On the surface this is a very bleak story. It is very hard to read about Anais and the other youngsters in the Panopticon and not have your heart break time and again. Anais’ voice is so vibrant and real that it is almost too easy to picture her real-life equivalent trying to survive somewhere in the world. And yet, this book is as warm as it is bone-chilling. The youngsters in the institution form a family of their own; they look after each other, share what they have, feel each others pain and enjoy each other’s triumphs. In all their dysfunction they are a close-knit and loyal group of friends.

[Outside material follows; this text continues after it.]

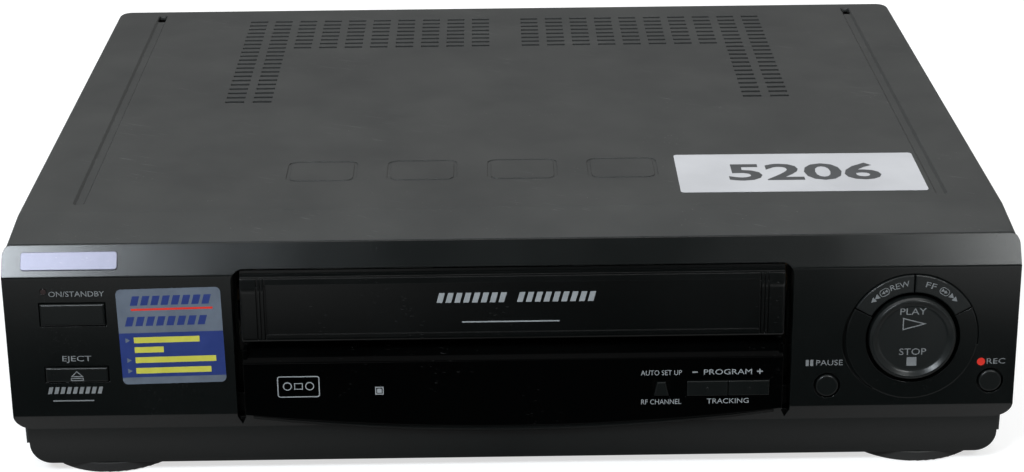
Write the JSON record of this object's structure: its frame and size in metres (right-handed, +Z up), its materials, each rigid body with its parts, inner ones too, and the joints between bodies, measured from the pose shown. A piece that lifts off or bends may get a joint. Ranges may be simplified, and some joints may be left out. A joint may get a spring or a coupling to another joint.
{
  "type": "video cassette recorder",
  "caption": "Low black front-loading video cassette recorder with an inward-swinging cassette flap, gloss window, round play and stop rocker, vented steel cover and round feet.",
  "frame": {"origin": "on the floor under the middle of the recorder's bounding box", "axes": "+X along the front towards the play and stop disc, +Y from the front panel towards the rear, +Z up"},
  "size_m": [0.38, 0.3039, 0.0948],
  "materials": {
    "aerial_modulator": "tinned",
    "audio_sockets": "plain",
    "base_chassis": "zinc plated",
    "board_components": "plain",
    "cam_gear": "plain",
    "capstan": "ground",
    "cassette_flap": "satin moulded",
    "cassette_holder": "zinc plated",
    "clutch": "plain",
    "cover_screws": "blackened",
    "deck_plate": "zinc plated",
    "display_tube": "dark glass",
    "drive_belt": "matt",
    "drum_rotor": "plated",
    "eject_button": "satin",
    "erase_head": "polished",
    "fast_forward_button": "satin",
    "feature_label": "printed foil",
    "feet": "matt",
    "flap_spring": "drawn wire",
    "front_board": "bare laminate",
    "front_panel": "satin moulded",
    "heat_sink": "plain",
    "holder_brackets": "zinc plated",
    "holder_carriage": "zinc plated",
    "idler_arm": "zinc plated",
    "idler_wheel": "matt",
    "loading_motor": "plain",
    "loading_worm": "plain",
    "lower_drum": "turned",
    "main_board": "bare laminate",
    "mains_inlet": "plain",
    "name_badge": "satin",
    "number_label": "matt print",
    "pause_button": "satin",
    "pinch_arm": "zinc plated",
    "pinch_roller": "ground",
    "play_stop_rocker": "satin",
    "power_button": "satin",
    "power_lamp": "clear red",
    "program_down_button": "satin",
    "program_up_button": "satin",
    "push_switches": "plain",
    "rear_panel": "zinc plated",
    "record_button": "satin",
    "remote_sensor": "smoked",
    "rewind_button": "satin",
    "scart_sockets": "plain",
    "setup_button": "satin",
    "sound_head": "polished",
    "supply_board": "bare laminate",
    "supply_guide": "polished",
    "supply_reel_table": "plain",
    "takeup_guide": "polished",
    "takeup_reel_table": "plain",
    "top_cover": "fine-textured paint",
    "transformer": "varnished",
    "upper_drum": "turned",
    "window_panel": "deep gloss"
  },
  "bodies": {
    "recorder": {"front_panel": "front_panel", "window_panel": "window_panel", "power_lamp": "power_lamp", "name_badge": "name_badge", "feature_label": "feature_label", "remote_sensor": "remote_sensor", "display_tube": "display_tube", "front_board": "front_board", "push_switches": "push_switches", "flap_spring": "flap_spring", "top_cover": "top_cover", "number_label": "number_label", "base_chassis": "base_chassis", "feet": "feet", "rear_panel": "rear_panel", "cover_screws": "cover_screws", "main_board": "main_board", "supply_board": "supply_board", "board_components": "board_components", "transformer": "transformer", "heat_sink": "heat_sink", "mains_inlet": "mains_inlet", "scart_sockets": "scart_sockets", "aerial_modulator": "aerial_modulator", "audio_sockets": "audio_sockets", "deck_plate": "deck_plate", "holder_brackets": "holder_brackets", "lower_drum": "lower_drum", "drive_belt": "drive_belt", "erase_head": "erase_head", "sound_head": "sound_head", "loading_motor": "loading_motor"},
    "flap": {"cassette_flap": "cassette_flap"},
    "rocker": {"play_stop_rocker": "play_stop_rocker"},
    "carriage": {"holder_carriage": "holder_carriage"},
    "holder": {"cassette_holder": "cassette_holder"},
    "drum": {"upper_drum": "upper_drum", "drum_rotor": "drum_rotor"},
    "capstan": {"capstan": "capstan"},
    "clutch": {"clutch": "clutch"},
    "idler_arm": {"idler_arm": "idler_arm"},
    "idler_wheel": {"idler_wheel": "idler_wheel"},
    "supply_reel": {"supply_reel_table": "supply_reel_table"},
    "takeup_reel": {"takeup_reel_table": "takeup_reel_table"},
    "pinch_arm": {"pinch_arm": "pinch_arm"},
    "pinch_roller": {"pinch_roller": "pinch_roller"},
    "cam": {"cam_gear": "cam_gear"},
    "worm": {"loading_worm": "loading_worm"},
    "supply_guide": {"supply_guide": "supply_guide"},
    "takeup_guide": {"takeup_guide": "takeup_guide"},
    "power": {"power_button": "power_button"},
    "eject": {"eject_button": "eject_button"},
    "pause": {"pause_button": "pause_button"},
    "record": {"record_button": "record_button"},
    "rewind": {"rewind_button": "rewind_button"},
    "fast_forward": {"fast_forward_button": "fast_forward_button"},
    "setup": {"setup_button": "setup_button"},
    "program_down": {"program_down_button": "program_down_button"},
    "program_up": {"program_up_button": "program_up_button"}
  },
  "joints": [
    {"name": "flap_hinge", "type": "hinge", "parent": "recorder", "child": "flap", "pos_m": [0, -0.13797, 0.086], "axis": [1, 0, 0], "range_deg": [0, 105], "stiffness_Nm_per_rad": 0.012, "springref_deg": -28.65},
    {"name": "power_press", "type": "slide", "parent": "recorder", "child": "power", "axis": [0, 0.9964, -0.0842], "range_m": [0, 0.0008], "stiffness_N_per_m": 300, "springref_m": -0.0005},
    {"name": "eject_press", "type": "slide", "parent": "recorder", "child": "eject", "axis": [0, 0.9964, -0.0842], "range_m": [0, 0.0008], "stiffness_N_per_m": 300, "springref_m": -0.0005},
    {"name": "pause_press", "type": "slide", "parent": "recorder", "child": "pause", "axis": [0, 0.9964, -0.0842], "range_m": [0, 0.0008], "stiffness_N_per_m": 300, "springref_m": -0.0005},
    {"name": "record_press", "type": "slide", "parent": "recorder", "child": "record", "axis": [0, 0.9964, -0.0842], "range_m": [0, 0.0008], "stiffness_N_per_m": 300, "springref_m": -0.0005},
    {"name": "rewind_press", "type": "slide", "parent": "recorder", "child": "rewind", "axis": [0, 0.9964, -0.0842], "range_m": [0, 0.0008], "stiffness_N_per_m": 300, "springref_m": -0.0005},
    {"name": "fast_forward_press", "type": "slide", "parent": "recorder", "child": "fast_forward", "axis": [0, 0.9964, -0.0842], "range_m": [0, 0.0008], "stiffness_N_per_m": 300, "springref_m": -0.0005},
    {"name": "setup_press", "type": "slide", "parent": "recorder", "child": "setup", "axis": [0, 0.9964, -0.0842], "range_m": [0, 0.0008], "stiffness_N_per_m": 300, "springref_m": -0.0005},
    {"name": "program_down_press", "type": "slide", "parent": "recorder", "child": "program_down", "axis": [0, 0.9964, -0.0842], "range_m": [0, 0.0008], "stiffness_N_per_m": 300, "springref_m": -0.0005},
    {"name": "program_up_press", "type": "slide", "parent": "recorder", "child": "program_up", "axis": [0, 0.9964, -0.0842], "range_m": [0, 0.0008], "stiffness_N_per_m": 300, "springref_m": -0.0005},
    {"name": "play_stop_rock", "type": "hinge", "parent": "recorder", "child": "rocker", "pos_m": [0.1502, -0.14019, 0.05307], "axis": [1, 0, 0], "range_deg": [-3, 3], "stiffness_Nm_per_rad": 0.26},
    {"name": "holder_run", "type": "slide", "parent": "recorder", "child": "carriage", "axis": [0, 1, 0], "range_m": [0, 0.064]},
    {"name": "holder_drop", "type": "slide", "parent": "carriage", "child": "holder", "axis": [0, 0, -1], "range_m": [0, 0.02]},
    {"name": "drum_spin", "type": "hinge", "parent": "recorder", "child": "drum", "pos_m": [-0.006, 0.038, 0.034], "axis": [-0.1028, 0, 0.9947], "continuous": true},
    {"name": "capstan_spin", "type": "hinge", "parent": "recorder", "child": "capstan", "pos_m": [0.066, 0.002, 0.018], "axis": [0, 0, 1], "continuous": true},
    {"name": "clutch_spin", "type": "hinge", "parent": "recorder", "child": "clutch", "pos_m": [0, -0.05, 0.02], "axis": [0, 0, 1], "continuous": true},
    {"name": "idler_swing", "type": "hinge", "parent": "recorder", "child": "idler_arm", "pos_m": [0, -0.05, 0.025], "axis": [0, 0, 1], "range_deg": [-43, 43]},
    {"name": "idler_wheel_spin", "type": "hinge", "parent": "idler_arm", "child": "idler_wheel", "pos_m": [0, -0.076, 0.0277], "axis": [0, 0, 1], "continuous": true},
    {"name": "supply_reel_spin", "type": "hinge", "parent": "recorder", "child": "supply_reel", "pos_m": [-0.047, -0.076, 0.03], "axis": [0, 0, 1], "continuous": true},
    {"name": "takeup_reel_spin", "type": "hinge", "parent": "recorder", "child": "takeup_reel", "pos_m": [0.047, -0.076, 0.03], "axis": [0, 0, 1], "continuous": true},
    {"name": "cam_turn", "type": "hinge", "parent": "recorder", "child": "cam", "pos_m": [0.07, 0.062, 0.035], "axis": [0, 0, 1], "range_deg": [0, 270]},
    {"name": "worm_turn", "type": "hinge", "parent": "recorder", "child": "worm", "pos_m": [0.098, 0.062, 0.035], "axis": [0, 1, 0], "range_deg": [0, 5400]},
    {"name": "pinch_swing", "type": "hinge", "parent": "recorder", "child": "pinch_arm", "pos_m": [0.088, 0.008, 0.031], "axis": [0, 0, 1], "range_deg": [0, 55]},
    {"name": "pinch_roller_spin", "type": "hinge", "parent": "pinch_arm", "child": "pinch_roller", "pos_m": [0.07995, 0.02194, 0.045], "axis": [0, 0, 1], "continuous": true},
    {"name": "supply_guide_slide", "type": "slide", "parent": "recorder", "child": "supply_guide", "axis": [-0.3338, 0.9426, 0], "range_m": [0, 0.05093]},
    {"name": "takeup_guide_slide", "type": "slide", "parent": "recorder", "child": "takeup_guide", "axis": [0.2912, 0.9567, 0], "range_m": [0, 0.04809]}
  ],
  "couplings": [
    {"joint": "clutch_spin", "follows": "capstan_spin", "ratio": 0.66667},
    {"joint": "idler_wheel_spin", "follows": "capstan_spin", "ratio": -0.68783},
    {"joint": "pinch_swing", "follows": "cam_turn", "ratio": 0.2037},
    {"joint": "worm_turn", "follows": "cam_turn", "ratio": 20},
    {"joint": "supply_guide_slide", "follows": "cam_turn", "m_per_rad": 0.010806},
    {"joint": "takeup_guide_slide", "follows": "cam_turn", "m_per_rad": 0.010204}
  ]
}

This is a very realistic book, at times painfully so. And that is hardly surprising, considering that Jenni Fagan spent her own youth in the care system. She clearly knows what she’s writing about and gives us a vivid and balanced picture of a life lived outside society’s perceived norm. So there are no magical happy-endings or sudden changes in fortune. What we do get is a spirited, brave and fragile teenager trying to survive against the odds; a girl who appears to be only one step away from destruction and yet refuses to give up on her dreams. This amazing book manages to be both a condemnation of all that is wrong in our society and the care system in particular, and a wonderful testament to a person’s will to live a better life, all at the same time. It is no surprise that Jenni Fagan was included in Granta’s list of twenty most promising British authors under the age of 40. If she can bring her clear voice and wonderful storytelling skills to future books, Jenni Fagan is one writer we will be hearing a lot more about in years to come.